Wall: We haven’t gone that far. I’d love to. You’ll see a step back from that, a little bit. Mariana, who does experiences, she tries to create environments that simulate the future. But those are much more targeted. They’re not a complete set, from a sci-fi standpoint.

Dave Packard and Bill Hewlett with their first product at HP: the oscillator used in Disney's Fantasia.

Above: Dave Packard and Bill Hewlett with their first product at HP: the oscillator used in Disney’s Fantasia.

Image Credit: Dean Takahashi

VB: That seems like a good way to capture the public’s imagination.
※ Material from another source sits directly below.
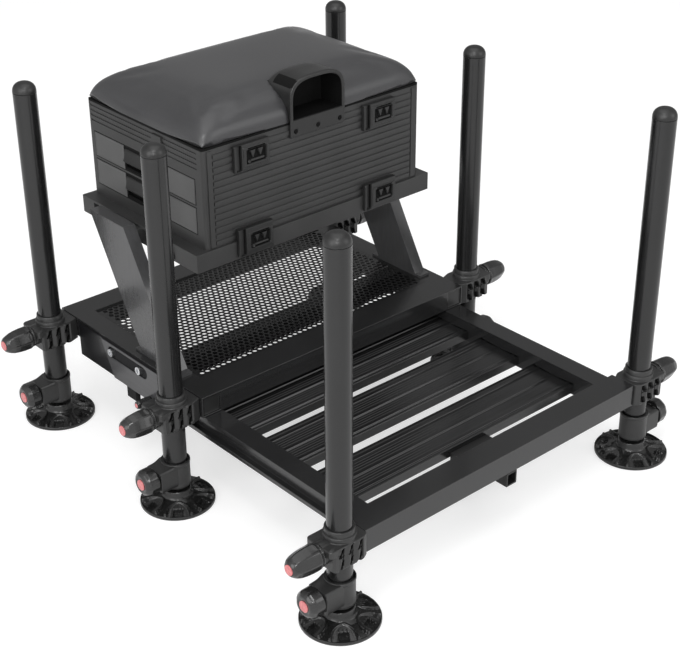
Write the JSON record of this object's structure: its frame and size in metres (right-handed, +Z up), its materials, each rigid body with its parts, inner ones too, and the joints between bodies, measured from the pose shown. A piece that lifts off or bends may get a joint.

Some of these things are pretty goofy, but–

Wall: If you can create them and people can feel them and work with them, yeah. It’s a very interesting idea.

VB: Go visit the planet in Avatar or something.

Wall: We get some of that now with all the augmented reality, where you can create a bit of those worlds. What’s your view of that?

VB: Pokemon Go shows the power of a small part of it. That game has been downloaded 500 million times, more than any other mobile game in history, in just two and a half months. People are complaining that it just doesn’t go far enough with the AR part – if they’d pushed that more maybe it would reach even more people. It’s surprising, in a way. It was built on an older smartphone technology, more so than this futuristic VR stuff, and it’s still a killer app, more so than anything in VR so far. I wasn’t predicting that would happen half a year ago.

Wall: Exactly. No one saw it coming. I’ve always been a believer that the augmented reality, where you supplement the existing world, will have much more impact in real-world scenarios than VR will. For a few reasons. Mainly because a lot of the VR experiences require so much compute power that you’re tethered to a location. The existing implementations are all game-related, which is cool, but they’ll remain a niche.

For VR to have a big impact it has to untether. You saw what we did, creating the backpack, which is at least a first step. You move it along with the backpack. If you haven’t tried that, you should give it a try. That changes things. Now you’re mobile. Then you need to get to the full wireless.